At the start of trial, the prosecutor moved to close the courtroom to spectators during the
testimony of three prosecution witnesses, Mathis, Lewis, and Ramsuer, who were afraid to
testify publicly. The prosecutor explained that two other prosecution witnesses had been killed
under suspicious circumstances: Richards was killed in his bed, and Elvin Robinson was killed
before the preliminary examination. Defense counsel agreed to exclude spectators for these
witnesses, but asked the trial court not to do so in the jury’s presence. The trial court never
removed anyone from the courtroom, but instead instructed defendant’s relatives not to arrive
before 11:00 a.m. on the day that Mathis, Lewis, and Ramsuer testified, and to remain outside
the courtroom until permitted to enter.
Because defense counsel did not object to the exclusion of spectators, this issue is not
preserved and, therefore, is reviewed for plain error. People v Carines, 460 Mich 750, 763; 597
NW2d 130 (1999). To avoid forfeiture under the plain error rule, three requirements must be
met: (1) an error occurred; (2) the error was plain, i.e., clear or obvious; and (3) the plain error
affected substantial rights. Id. Reversal is warranted only when the plain, forfeited error resulted
in the conviction of an actually innocent defendant or when an error seriously affected the
fairness, integrity or public reputation of judicial proceedings. Id. The plain error rule extends
to unpreserved claims of both constitutional and nonconstitutional error. Id. at 764.
Both the federal and state constitution guarantee criminal defendants the right to a public
trial. US Const, Am VI; Const 1963, art 1, § 20; People v Kline, 197 Mich App 165, 169; 494
NW2d 756 (1992). However, the right to complain about an order of exclusion is waived where
the defendant consents or fails to object. People v Gratton, 107 Mich App 478, 481; 309 NW2d
609 (1981); People v Sylvester Smith, 90 Mich App 20, 23; 282 NW2d 227 (1979). In the instant
case, defendant expressly waived his right by assenting to the trial court’s decision to close the
courtroom during the three witnesses’ testimony.

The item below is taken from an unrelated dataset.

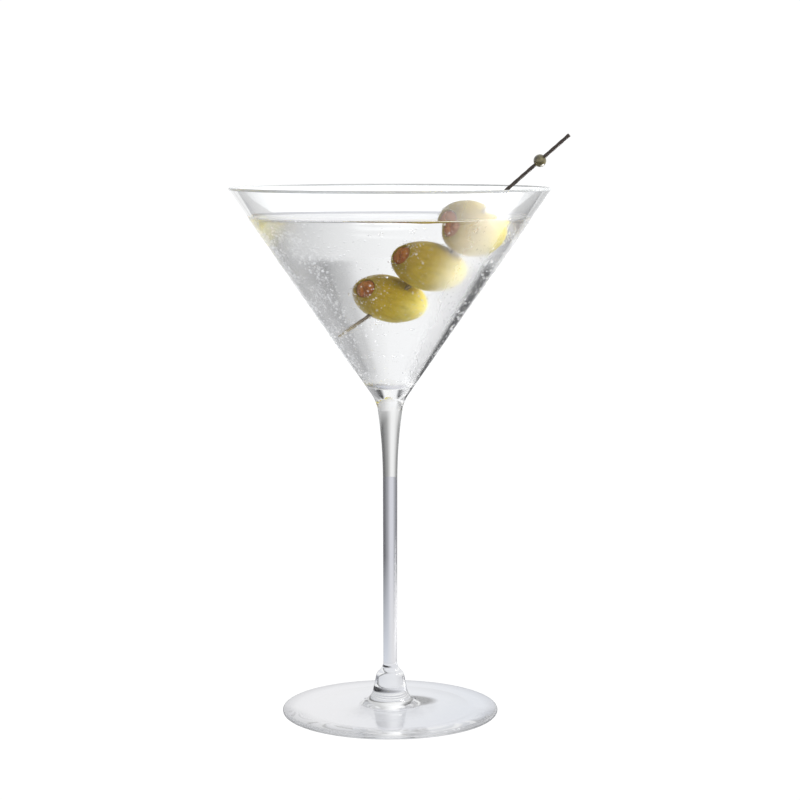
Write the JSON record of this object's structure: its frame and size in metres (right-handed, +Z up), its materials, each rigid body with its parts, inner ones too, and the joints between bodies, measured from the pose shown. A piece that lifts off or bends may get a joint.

Moreover, the right to a public trial is not absolute, and, under certain circumstances,
higher interests may take precedence. In Kline, supra at 169, this Court, quoting Waller v
Georgia, 467 US 39, 45; 104 S Ct 2210; 81 L Ed 2d 31 (1984), and Press-Enterprise Co v
Superior Court of California, Riverside Co, 464 US 501, 510; 104 S Ct 819; 78 L Ed 2d 629
(1984), observed:
The presumption of openness may be overcome only by an overriding
interest based on findings that closure is essential to preserve higher values and is
narrowly tailored to serve that interest. The interest is to be articulated along with
findings specific enough that a reviewing court can determine whether the closure
order was properly entered.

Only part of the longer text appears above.